Records provided
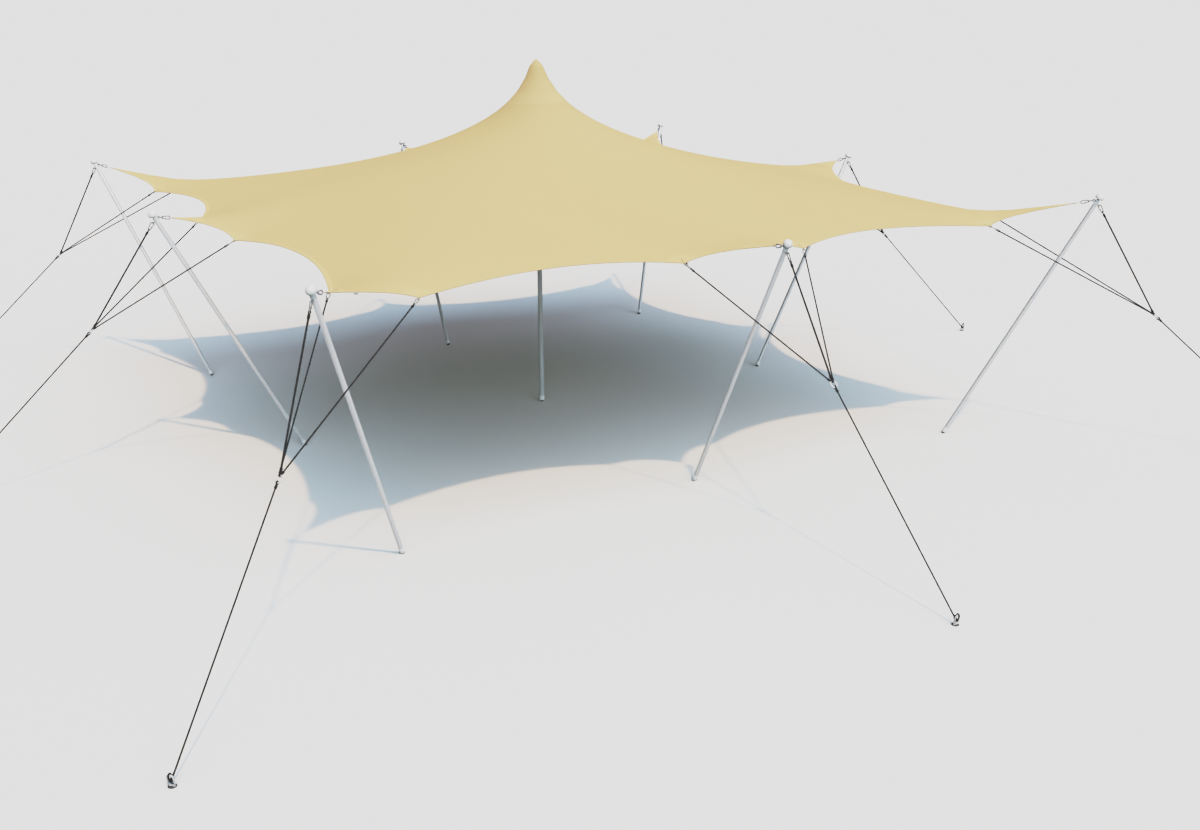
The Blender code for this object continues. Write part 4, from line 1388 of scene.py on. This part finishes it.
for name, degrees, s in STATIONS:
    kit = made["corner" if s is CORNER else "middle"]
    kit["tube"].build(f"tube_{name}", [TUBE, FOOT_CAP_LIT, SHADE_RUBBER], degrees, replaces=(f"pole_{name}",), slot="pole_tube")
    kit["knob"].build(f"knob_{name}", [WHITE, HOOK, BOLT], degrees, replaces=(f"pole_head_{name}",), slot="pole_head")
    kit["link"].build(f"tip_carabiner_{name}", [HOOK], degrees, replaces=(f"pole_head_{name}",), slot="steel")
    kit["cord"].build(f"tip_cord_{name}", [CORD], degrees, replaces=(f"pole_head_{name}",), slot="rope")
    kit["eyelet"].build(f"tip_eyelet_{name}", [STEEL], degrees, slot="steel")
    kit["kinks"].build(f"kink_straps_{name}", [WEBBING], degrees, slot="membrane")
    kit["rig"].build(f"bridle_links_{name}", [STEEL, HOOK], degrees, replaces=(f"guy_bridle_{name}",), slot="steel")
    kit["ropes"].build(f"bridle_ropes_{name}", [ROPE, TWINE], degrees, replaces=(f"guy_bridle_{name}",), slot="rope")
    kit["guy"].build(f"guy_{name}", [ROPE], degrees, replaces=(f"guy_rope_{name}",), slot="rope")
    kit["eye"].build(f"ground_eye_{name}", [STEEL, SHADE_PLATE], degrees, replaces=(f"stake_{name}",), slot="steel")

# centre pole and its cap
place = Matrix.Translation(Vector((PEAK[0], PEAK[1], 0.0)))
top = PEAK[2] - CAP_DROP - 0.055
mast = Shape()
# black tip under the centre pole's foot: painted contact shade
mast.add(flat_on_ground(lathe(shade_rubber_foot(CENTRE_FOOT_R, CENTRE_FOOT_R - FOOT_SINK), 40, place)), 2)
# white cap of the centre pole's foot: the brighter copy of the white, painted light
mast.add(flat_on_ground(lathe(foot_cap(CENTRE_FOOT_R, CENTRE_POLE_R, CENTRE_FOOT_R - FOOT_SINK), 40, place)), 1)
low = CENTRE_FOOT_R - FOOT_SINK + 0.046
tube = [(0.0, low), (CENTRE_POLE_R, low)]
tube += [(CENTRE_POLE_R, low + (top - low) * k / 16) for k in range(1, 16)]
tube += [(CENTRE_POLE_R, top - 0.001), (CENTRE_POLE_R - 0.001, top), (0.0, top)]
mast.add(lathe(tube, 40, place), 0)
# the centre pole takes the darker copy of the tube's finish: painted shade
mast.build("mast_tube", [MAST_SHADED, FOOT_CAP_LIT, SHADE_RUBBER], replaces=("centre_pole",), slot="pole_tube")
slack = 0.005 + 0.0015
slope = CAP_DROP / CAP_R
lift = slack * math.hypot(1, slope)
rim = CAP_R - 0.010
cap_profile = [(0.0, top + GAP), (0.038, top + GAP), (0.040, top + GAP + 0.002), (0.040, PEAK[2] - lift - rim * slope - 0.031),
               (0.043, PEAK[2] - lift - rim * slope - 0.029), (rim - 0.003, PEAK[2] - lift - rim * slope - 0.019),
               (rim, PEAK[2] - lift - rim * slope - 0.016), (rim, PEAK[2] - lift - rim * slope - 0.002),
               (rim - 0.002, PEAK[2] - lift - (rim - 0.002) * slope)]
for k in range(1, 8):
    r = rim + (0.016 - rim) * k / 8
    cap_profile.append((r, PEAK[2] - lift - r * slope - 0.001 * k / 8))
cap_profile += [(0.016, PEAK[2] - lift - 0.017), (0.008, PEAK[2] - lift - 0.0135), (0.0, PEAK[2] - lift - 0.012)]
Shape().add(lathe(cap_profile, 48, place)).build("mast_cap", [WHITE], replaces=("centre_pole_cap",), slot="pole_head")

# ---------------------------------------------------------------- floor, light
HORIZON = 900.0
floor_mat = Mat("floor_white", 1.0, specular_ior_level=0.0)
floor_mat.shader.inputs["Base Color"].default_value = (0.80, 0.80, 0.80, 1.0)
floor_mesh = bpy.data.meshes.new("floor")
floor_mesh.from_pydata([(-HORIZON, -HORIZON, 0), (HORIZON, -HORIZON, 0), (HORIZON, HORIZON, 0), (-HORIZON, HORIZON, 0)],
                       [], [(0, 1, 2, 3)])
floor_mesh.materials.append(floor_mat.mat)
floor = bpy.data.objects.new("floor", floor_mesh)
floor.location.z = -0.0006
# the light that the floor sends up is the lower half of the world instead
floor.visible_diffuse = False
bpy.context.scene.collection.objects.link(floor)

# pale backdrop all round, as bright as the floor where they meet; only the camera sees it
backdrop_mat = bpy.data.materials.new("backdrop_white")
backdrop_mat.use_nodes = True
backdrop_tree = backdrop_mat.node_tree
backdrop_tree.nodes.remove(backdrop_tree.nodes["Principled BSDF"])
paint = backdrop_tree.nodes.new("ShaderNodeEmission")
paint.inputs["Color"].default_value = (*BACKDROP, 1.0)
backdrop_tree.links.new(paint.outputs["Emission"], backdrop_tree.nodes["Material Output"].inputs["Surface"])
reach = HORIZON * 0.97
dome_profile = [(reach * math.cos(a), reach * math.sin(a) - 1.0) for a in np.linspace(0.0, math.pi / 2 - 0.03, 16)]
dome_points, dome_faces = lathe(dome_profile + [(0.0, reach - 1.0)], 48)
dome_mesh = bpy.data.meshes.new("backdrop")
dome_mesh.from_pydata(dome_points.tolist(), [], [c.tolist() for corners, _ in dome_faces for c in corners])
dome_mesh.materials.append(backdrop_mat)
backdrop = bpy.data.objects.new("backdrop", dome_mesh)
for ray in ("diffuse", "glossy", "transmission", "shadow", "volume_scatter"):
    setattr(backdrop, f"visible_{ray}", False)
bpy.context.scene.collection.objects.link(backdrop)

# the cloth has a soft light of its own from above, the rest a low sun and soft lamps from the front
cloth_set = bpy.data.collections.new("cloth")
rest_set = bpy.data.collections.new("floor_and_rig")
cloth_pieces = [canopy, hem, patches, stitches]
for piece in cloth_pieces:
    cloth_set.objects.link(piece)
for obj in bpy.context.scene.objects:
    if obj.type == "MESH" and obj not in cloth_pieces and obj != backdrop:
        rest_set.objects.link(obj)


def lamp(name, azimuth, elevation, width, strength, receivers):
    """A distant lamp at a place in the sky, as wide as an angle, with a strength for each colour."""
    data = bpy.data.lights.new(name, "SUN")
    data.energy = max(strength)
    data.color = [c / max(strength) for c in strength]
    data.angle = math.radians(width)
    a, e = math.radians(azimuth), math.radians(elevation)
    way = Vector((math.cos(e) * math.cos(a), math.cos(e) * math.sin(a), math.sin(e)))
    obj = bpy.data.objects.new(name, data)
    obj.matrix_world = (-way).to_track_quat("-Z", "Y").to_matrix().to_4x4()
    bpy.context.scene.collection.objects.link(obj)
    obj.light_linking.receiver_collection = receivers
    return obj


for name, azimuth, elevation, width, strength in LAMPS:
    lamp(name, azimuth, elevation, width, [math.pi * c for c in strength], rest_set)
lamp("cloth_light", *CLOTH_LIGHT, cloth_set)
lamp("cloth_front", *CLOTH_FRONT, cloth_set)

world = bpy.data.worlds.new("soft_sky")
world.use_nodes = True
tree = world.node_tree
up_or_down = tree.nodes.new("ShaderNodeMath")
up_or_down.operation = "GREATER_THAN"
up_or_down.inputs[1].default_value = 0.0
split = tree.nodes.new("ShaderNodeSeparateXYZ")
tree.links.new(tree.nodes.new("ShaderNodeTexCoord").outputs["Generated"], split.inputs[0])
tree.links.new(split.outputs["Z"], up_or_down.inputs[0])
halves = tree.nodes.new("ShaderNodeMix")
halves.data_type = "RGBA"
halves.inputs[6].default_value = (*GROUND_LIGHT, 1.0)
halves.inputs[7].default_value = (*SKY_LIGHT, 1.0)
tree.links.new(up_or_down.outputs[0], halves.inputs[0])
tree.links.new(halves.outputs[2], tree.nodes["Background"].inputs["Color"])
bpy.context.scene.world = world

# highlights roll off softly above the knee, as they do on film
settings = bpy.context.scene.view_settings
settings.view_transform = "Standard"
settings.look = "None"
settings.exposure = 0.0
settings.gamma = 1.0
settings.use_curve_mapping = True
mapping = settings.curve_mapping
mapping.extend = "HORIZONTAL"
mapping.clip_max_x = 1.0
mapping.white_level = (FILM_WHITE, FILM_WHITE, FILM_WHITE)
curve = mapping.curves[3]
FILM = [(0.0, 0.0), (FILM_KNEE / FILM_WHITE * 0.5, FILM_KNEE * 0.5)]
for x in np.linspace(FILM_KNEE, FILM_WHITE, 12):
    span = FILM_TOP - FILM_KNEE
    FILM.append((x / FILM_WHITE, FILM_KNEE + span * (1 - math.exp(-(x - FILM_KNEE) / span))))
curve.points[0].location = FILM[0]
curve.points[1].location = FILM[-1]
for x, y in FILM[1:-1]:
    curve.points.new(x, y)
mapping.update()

...

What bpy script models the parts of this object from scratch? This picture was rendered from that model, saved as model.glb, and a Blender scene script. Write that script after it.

Given problem
Pull out each line of the records holding the string "that".

In response
# the light that the floor sends up is the lower half of the world instead
What bpy script models the parts of this object from scratch? This picture was rendered from that model, saved as model.glb, and a Blender scene script. Write that script after it.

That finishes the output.